Instruction — In the entries below, identify every line with the string "Write" and copy it.

Provided data —
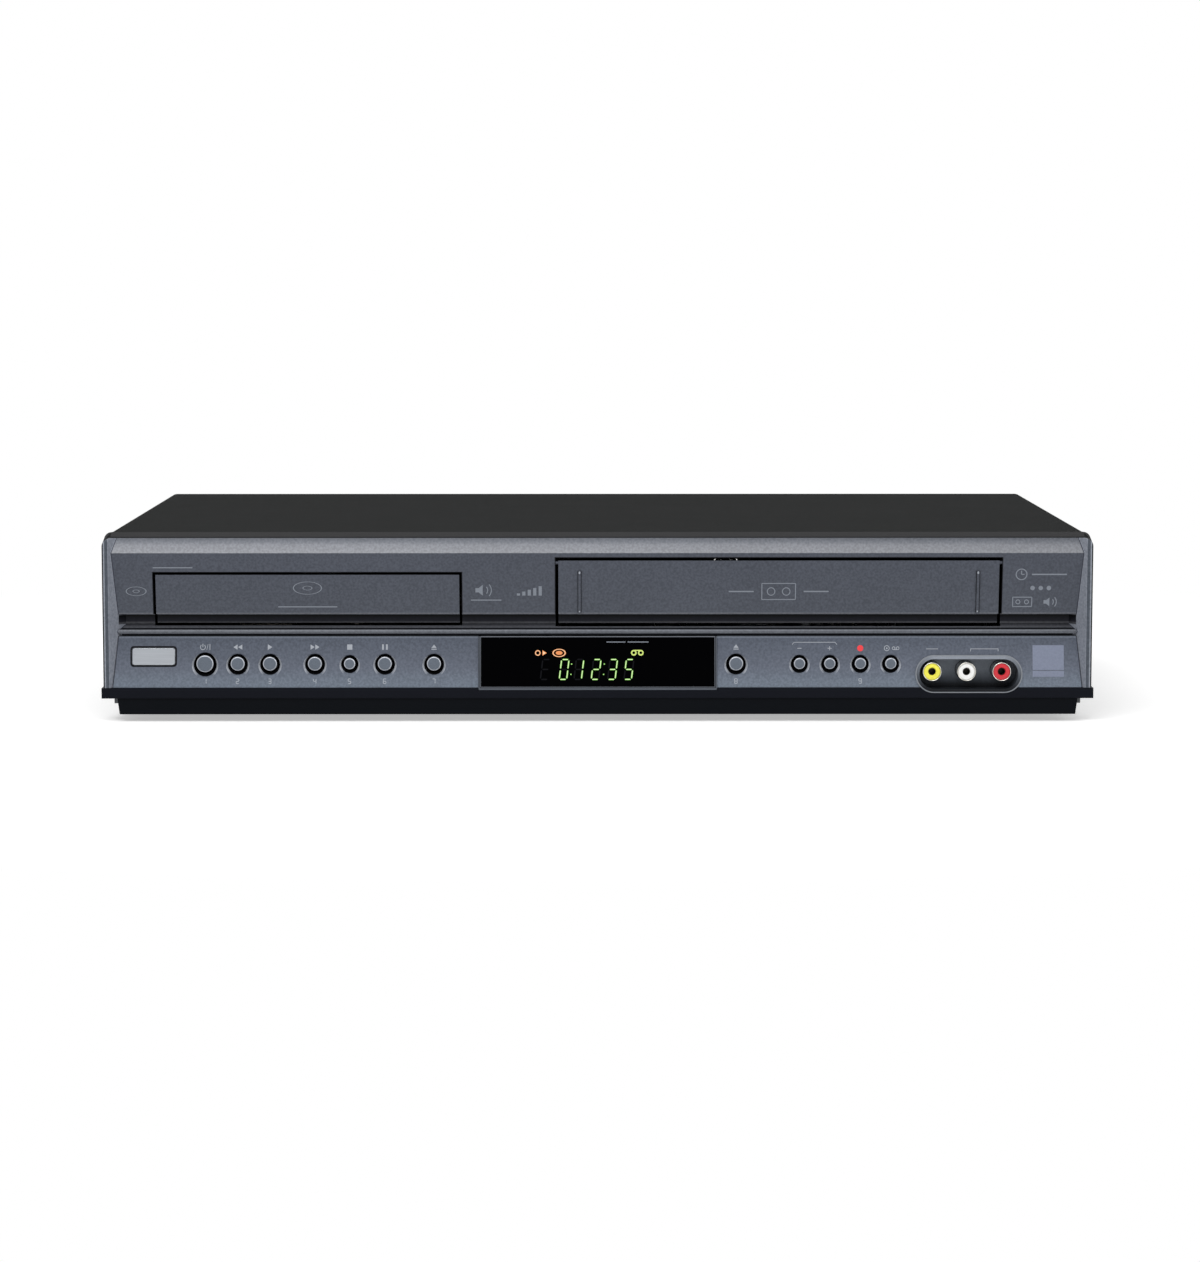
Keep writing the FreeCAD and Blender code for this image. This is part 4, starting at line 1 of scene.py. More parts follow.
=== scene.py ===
"""Looks of the disc and videocassette player: materials, prints, light and camera."""
import json
import math

import bmesh
import bpy
from mathutils import Matrix, Vector


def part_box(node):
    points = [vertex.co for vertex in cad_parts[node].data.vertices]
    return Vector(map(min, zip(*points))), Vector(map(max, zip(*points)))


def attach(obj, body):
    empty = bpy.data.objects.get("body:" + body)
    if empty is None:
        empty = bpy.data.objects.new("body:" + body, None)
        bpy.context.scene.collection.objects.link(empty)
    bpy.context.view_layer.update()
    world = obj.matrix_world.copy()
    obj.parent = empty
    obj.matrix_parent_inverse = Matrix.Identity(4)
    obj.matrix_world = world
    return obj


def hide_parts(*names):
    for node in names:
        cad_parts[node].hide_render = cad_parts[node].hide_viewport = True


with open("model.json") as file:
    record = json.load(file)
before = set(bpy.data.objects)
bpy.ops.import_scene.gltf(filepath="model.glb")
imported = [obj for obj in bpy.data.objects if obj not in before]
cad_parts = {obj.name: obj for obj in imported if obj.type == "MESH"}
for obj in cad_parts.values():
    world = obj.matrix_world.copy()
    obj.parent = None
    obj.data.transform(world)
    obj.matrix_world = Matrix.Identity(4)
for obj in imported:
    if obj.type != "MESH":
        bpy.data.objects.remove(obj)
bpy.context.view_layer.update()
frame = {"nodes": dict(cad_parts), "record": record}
nodes = frame["nodes"]
MM = 0.001

# Sizes of the solids that the looks follow, in millimetres. The front rim's plane comes first,
# then the setback of each face behind it and how that changes with height
FRONT = -129.5
FACE_FOOT, FACE_SLOPE, BAND_TOP = 4.6, 0.125, 47.4
CONTROL_FOOT, CONTROL_SLOPE, CONTROL_BOTTOM = 1.2, 3.4 / 22.7, 15.1
# Half the width inside the rim, and how much further in the cheeks go per millimetre back
RIM_HALF, CHEEK_LEAN = 214.8, 0.72
PANEL_HALF, COVER_TOP = 217.6, 83.2
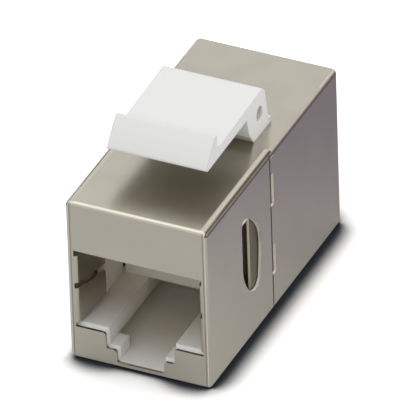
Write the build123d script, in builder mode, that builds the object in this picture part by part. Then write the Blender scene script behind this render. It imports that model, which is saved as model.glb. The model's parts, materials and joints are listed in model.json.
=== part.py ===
"""A shielded eight-way jack insert: two sockets back to back in a folded sheet
shell, joined by a small board, with a latch clip on the roof. Millimetres.
X runs across the insert, Y from the front mouth to the rear mouth, Z up. The
origin is in the middle of the underside. Depths are measured from the front face."""

import os

from build123d import *

os.makedirs("parts", exist_ok=True)

# Shell
width = 14.5
height = 17.6
length = 29.8
sheet = 0.25
end_round = 0.4
long_round = 0.5
fold_gap = 0.15
fold_start = 0.25
seat_gap = 0.05

# Mouth in the end panel of the shell: plug opening, wide step, narrow step
mouth_width = 13.1
mouth_top = 12.2
shelf_edge = 3.6
step_width = 7.08
step_edge = 1.88
key_width = 4.86
key_edge = 0.55
mouth_round = 0.3

# Earthing springs, folded back from the sides of the mouth
spring_root = 12.7
spring_tip_gap = 11.1
spring_reach = 4.7
spring_bend = 0.3
upper_spring = (8.5, 11.55)
upper_spring_tip = (8.0, 10.8)
lower_spring = (4.05, 7.9)
lower_spring_tip = (4.7, 7.2)

# Seam between the two halves of the shell
side_seam = 14.2
roof_seam = 15.0
seam_gap = 0.1
seam_window_cut = 0.65
lower_window = (3.9, 7.2)
upper_window = (11.6, 15.1)

# Upright slot in each side of the front half, its corners as depth and level
slot_corners = [(7.38, 14.25), (9.1, 13.9), (11.72, 11.1), (11.72, 4.5), (9.6, 4.5), (7.38, 8.1)]
slot_round = 0.8

# Socket body
body_clearance = 0.1
body_chamfer = 0.15
edge_chamfer = 0.12
cavity_width = 12.2
cavity_top = 12.6
cavity_depth = 9.55
shelf = 3.85
channel_width = 6.84
channel_step = 2.0
channel_floor = 0.65
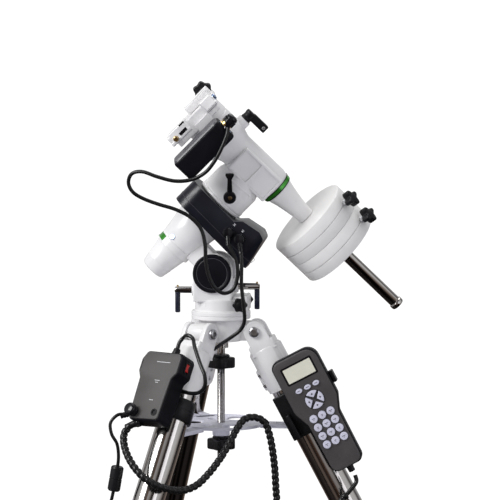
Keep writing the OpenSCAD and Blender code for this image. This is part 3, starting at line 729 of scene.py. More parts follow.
# ---- accessory tray ----
plate = lathe([(6.3, 545.2), (64, 545.2), (64, 545), (67, 545), (67, 549), (64.5, 549), (64.2, 547.6), (6.3,
    547.6)], 128, True)
arms = []
for a in (0, -120, 120):
    tip_x = 132.5
    shape = round_corners([(56, -15), (tip_x, -13), (tip_x, 13), (56, 15)], [0, 4, 4, 0], 4)
    web = merge(prism(shape, 545.2, 547.6))
    ribs = [brick((60, s - 1.2, 541.5), (tip_x - 1, s + 1.2, 546), 0.5, 2) for s in (-12, 12)]
    pad = brick((tip_x - 3, -13, 531), (tip_x, 13, 546), 0.8, 2)
    arms += [moved(m, spin(a, "Z")) for m in [web] + ribs + [pad]]
holes = []
for a in (60, 180, 300):
    holes.append(moved(drum(15.9, 530, 560, 64), spin(a, "Z") @ shift(42, 0, 0)))
for a in (0, -120, 120):
    holes.append(moved(drum(7, 530, 560, 40), spin(a, "Z") @ shift(34, 0, 0)))
    holes.append(moved(prism(round_corners([(82, -5), (112, -5), (112, 5), (82, 5)], 4.9, 5), 530, 560),
        spin(a, "Z")))
tray = bevel(cut(join(plate, *arms), *holes), 0.35, 2, 40)
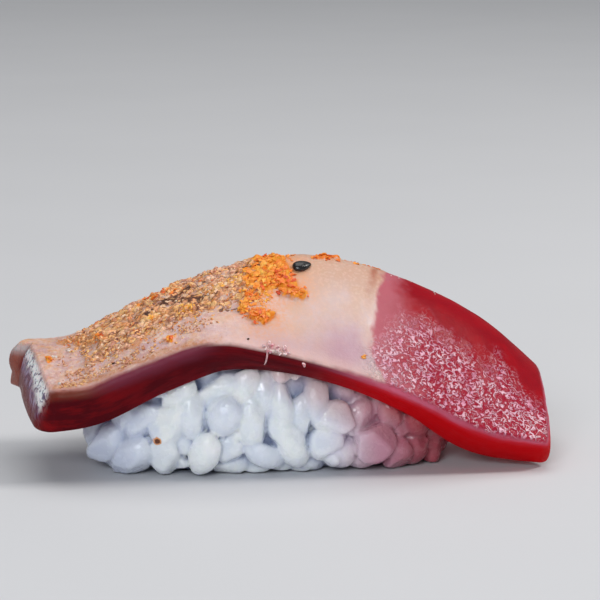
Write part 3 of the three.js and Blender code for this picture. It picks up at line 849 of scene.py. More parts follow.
def seared_colours(finish, masks):
    """Cream where the sear is light, tan towards the skin end, with golden and charred crust."""
    step, place = finish.step, finish.place
    cloud, blotch, lilac = (finish.cloud(*patch) for patch in ((4.0, 0.2), (1.1, 0.16), (2.2, 0.14)))
    speck = finish.noise(place, 0.5, 3.0, 0.6)
    lay = finish.stretch(finish.attribute("lay", "Vector"), (0.7, 1.1, 1))
    fleck = finish.noise(lay, 0.75, 3.0, 0.6, 0.5)
    # Pale flecks here are partly painted highlights.
    cream = finish.layers(CREAM, (cloud, CREAM_PINK), (masks.warm * 0.8, WARM_CREAM),
                          (step(speck, 0.48, 0.62) * 0.3, PALE_FLECK_AND_GLINT))
    tan = finish.layers(TAN, (blotch, TAN_PALE), (lilac * 0.6, LILAC),
                        (step(fleck, 0.55, 0.7) * 0.42, SINGED), (step(fleck, 0.46, 0.34) * 0.75, PALE_FLECK_AND_GLINT))
    stained = masks.stain + (speck - 0.5) * 0.9
    golden = step(finish.most(masks.golden, masks.granular) + speck * 1.2, 0.95, 1.35)
    return finish.layers(
        cream, (masks.tanned, tan), (masks.lilac * 0.85, LILAC),
        (masks.tawny * step(speck + blotch * 0.3, 0.45, 0.8, 0.2, 1.0), TAWNY),
        (masks.glow * step(speck, 0.3, 0.7, 0.35, 0.9), PEACH_GLOW),
        (step(stained, 0.1, 0.5) * 0.3, STAIN),
        (step(stained, 0.38, 0.62), finish.mix(cloud, PASTE, PASTE_YELLOW)),
        (golden * 0.65, GOLD), (masks.fold * 0.8, FOLD_BROWN_AND_SHADOW),
        (step(masks.scorched + speck * 1.5, 1.05, 1.4) * 0.85, SCORCH))


def raw_colours(finish, masks, spots):
    """Deep red flesh, pinker where it is wet and rough, with painted highlights as pale curly spots there,
    and dusty beside the sear.
    """
    cloud = finish.cloud(3.0)
    return finish.layers(RAW_RED, (cloud, RAW_DEEP), (masks.glitter * 0.7, RAW_PINK),
                         (masks.dusty * 0.85, DUSTY), (spots * 0.86, finish.mix(cloud, PAINTED_GLINT_WHITE, PAINTED_GLINT_PINK)))


def side_colours(finish, masks):
    """The cut side: mauve under the crust, maroon darkened with painted shade in the middle and bright red at
    the raw end.
    """
    fade, step, lay = finish.fade, finish.step, finish.attribute("lay", "Vector")
    along = finish.node("ShaderNodeSeparateXYZ", [(0, lay)]) * (1 / SLICE_LENGTH)
    streak = finish.noise(finish.stretch(lay, (0.13, 0.5, 0.9)), 1.0, 3.0, 0.6)
    ragged = finish.attribute("down") + (streak - 0.5) * 1.6
    deep = fade(streak, 0.35, 0.6, DARK_MAROON_AND_SHADE, fade(along, 0.08, 0.26, TIP_GLOW, MAROON_AND_SHADE))
    edge = fade(along, 0.08, 0.18, BROWN_EDGE, MAUVE)
    left = fade(ragged, 0.3, step(along, 0.08, 0.2, 1.5, 2.6), edge, deep)
    left = fade(ragged, -0.9, 0.1, MAUVE_TAN, left)
    middle = fade(streak, 0.4, 0.65, DARK_MAROON_AND_SHADE, MAROON_AND_SHADE)
    right = fade(ragged, 0.0, 0.9, MAUVE_STRIP, fade(ragged, 0.5, 1.7, ROSE, BRIGHT_RED))
    colour = finish.layers(left, (step(along, 0.32, 0.4), middle), (step(along, 0.5, 0.72), right))
    return finish.mix(masks.skin, colour, skin_end_colours(finish, masks, streak))


def skin_end_colours(finish, masks, streak):
    """The skin end: foil-like silver painted as bright highlights and shaded crinkles over lilac, with
    ash-grey under a painted sheen and browned flesh behind.
    """
    fade, mix, place = finish.fade, finish.mix, finish.place
    violet = finish.noise(finish.stretch(place, (1, 1, 0.25)), 0.7)
    end = mix(masks.purple, TIP_RED, fade(violet, 0.4, 0.6, PURPLE, VIOLET))
    end = fade(finish.noise(place, 1.2), 0.4, 0.6, end, mix(0.35, end, LOBE_BROWN))
    foil = finish.noise(finish.stretch(place, (1.0, 0.55, 0.6)), 0.5, 3.0, 0.65, 0.5)
    return finish.layers(
        end, (masks.lobe * 0.8, mix(streak, LOBE_BROWN, LOBE_PINK)), (masks.ash, ASH_AND_SHEEN),
        (masks.silver, fade(foil, 0.4, 0.5, CRINKLE_SHADE, SILVER_HIGHLIGHT)), (masks.crease * 0.8, TIP_RED))


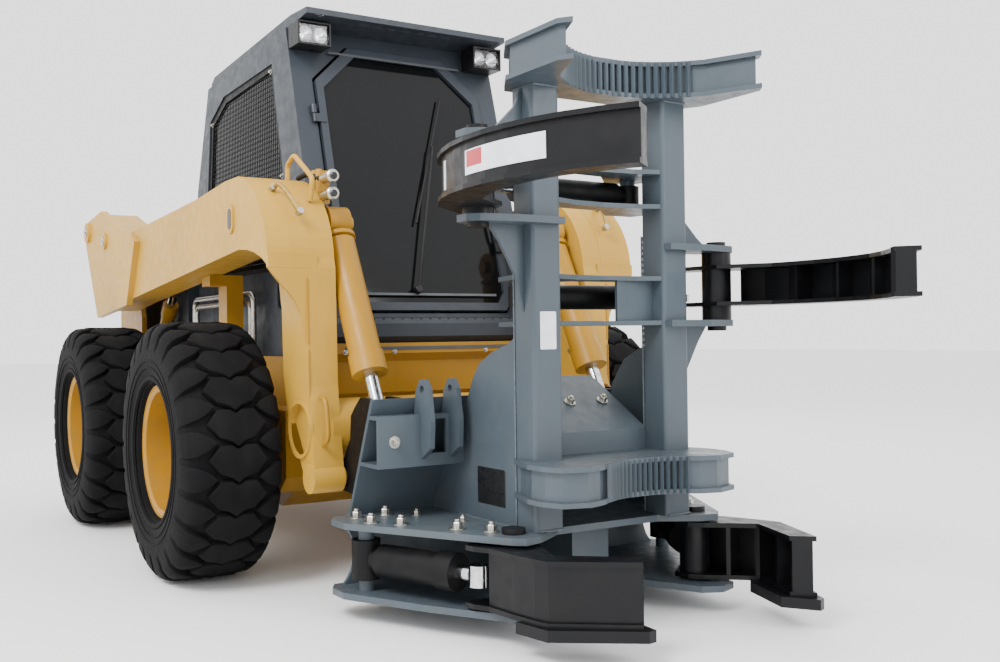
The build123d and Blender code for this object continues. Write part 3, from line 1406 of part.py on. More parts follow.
for name, side in (("right", -1), ("left", 1)):
    rest = SHEAR_REST[name]
    low_z = SHEAR_ARM_BOTTOM_Z
    high_z = SHEAR_ARM_TOP_Z
    centre = (SHEAR_PIVOT[0], side * SHEAR_PIVOT[1])
    with BuildPart() as arm:
        flange = swung(shear_flange, SHEAR_PIVOT, rest, side)
        flat_plate(flange, low_z, low_z + YOKE_PLATE)
        flat_plate(flange, high_z - YOKE_PLATE, high_z)
        flat_plate(swung(shear_web, SHEAR_PIVOT, rest, side), low_z + 1, high_z - 1)
        for rib in shear_ribs:
            flat_plate(swung(rib, SHEAR_PIVOT, rest, side), low_z + 1, high_z - 1)
        upright_bar(centre, FLOOR_DECK_TOP_Z + SEAT_GAP, DECK_TOP_Z - DECK_PLATE - SEAT_GAP, SHEAR_HUB)
        upright_bar(centre, FLOOR_DECK_TOP_Z - DECK_PLATE - 4, DECK_TOP_Z + 16, SHEAR_PIN)
        flat_plate(swung(blade_outline, SHEAR_PIVOT, rest, side), low_z - BLADE_THICKNESS, low_z + 1)
    save(arm, f"shear_arm_{name}")

    cylinder_z = (DECK_TOP_Z - DECK_PLATE + FLOOR_DECK_TOP_Z) / 2
    eye_at = turned(SHEAR_EYE, SHEAR_PIVOT, rest)
    base = (SHEAR_BASE[0], side * SHEAR_BASE[1], cylinder_z)
    eye = (eye_at[0], side * eye_at[1], cylinder_z)
    with BuildPart() as barrel:
        barrel_between(base, eye, 50, SHEAR_REACH, 44, CYLINDER_PIN, UP, 120)
        bore_out(base, eye, SHEAR_REACH, 22, SHEAR_BORE)
    save(barrel, f"shear_barrel_{name}")
    with BuildPart() as rod:
        rod_between(base, eye, 22, SHEAR_REACH, SHEAR_INSIDE[name], 30, 17, UP, 60)
    save(rod, f"shear_rod_{name}")
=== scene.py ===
import bpy
import math
from mathutils import Matrix, Vector


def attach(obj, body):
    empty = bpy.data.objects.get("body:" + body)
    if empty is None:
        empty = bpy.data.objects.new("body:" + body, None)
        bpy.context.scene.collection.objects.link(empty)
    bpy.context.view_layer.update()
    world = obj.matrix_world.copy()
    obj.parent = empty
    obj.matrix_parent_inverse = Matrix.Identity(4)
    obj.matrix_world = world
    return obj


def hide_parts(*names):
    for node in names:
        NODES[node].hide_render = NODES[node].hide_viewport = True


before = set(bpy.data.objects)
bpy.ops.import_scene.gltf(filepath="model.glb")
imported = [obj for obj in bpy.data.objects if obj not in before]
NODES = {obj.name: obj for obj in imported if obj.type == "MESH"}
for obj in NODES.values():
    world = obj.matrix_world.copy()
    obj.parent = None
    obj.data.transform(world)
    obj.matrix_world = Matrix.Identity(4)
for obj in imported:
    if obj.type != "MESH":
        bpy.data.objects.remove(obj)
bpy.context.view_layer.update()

# Loader and shear head in metres, +X forward, +Y to the machine's left, +Z up.
AXLE_Z = 0.4625
AXLES = {"front": 0.7, "rear": -0.7}
SIDES = {"left": 1, "right": -1}
TYRE_Y = 0.855
RIM_FACE_Y = 0.847
TIP = 0.00005  # stands for a radius of nothing, so a turned form closes on its axis


# ---------------------------------------------------------------- materials
def node_tree(name):
    material = bpy.data.materials.new(name)
    material.use_nodes = True
    tree = material.node_tree
    shader = tree.nodes["Principled BSDF"]
    coords = tree.nodes.new("ShaderNodeTexCoord")
    return material, tree, shader, coords.outputs["Object"]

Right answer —
Write the build123d script, in builder mode, that builds the object in this picture part by part. Then write the Blender scene script behind this render. It imports that model, which is saved as model.glb. The model's parts, materials and joints are listed in model.json.
Write part 3 of the three.js and Blender code for this picture. It picks up at line 849 of scene.py. More parts follow.
The build123d and Blender code for this object continues. Write part 3, from line 1406 of part.py on. More parts follow.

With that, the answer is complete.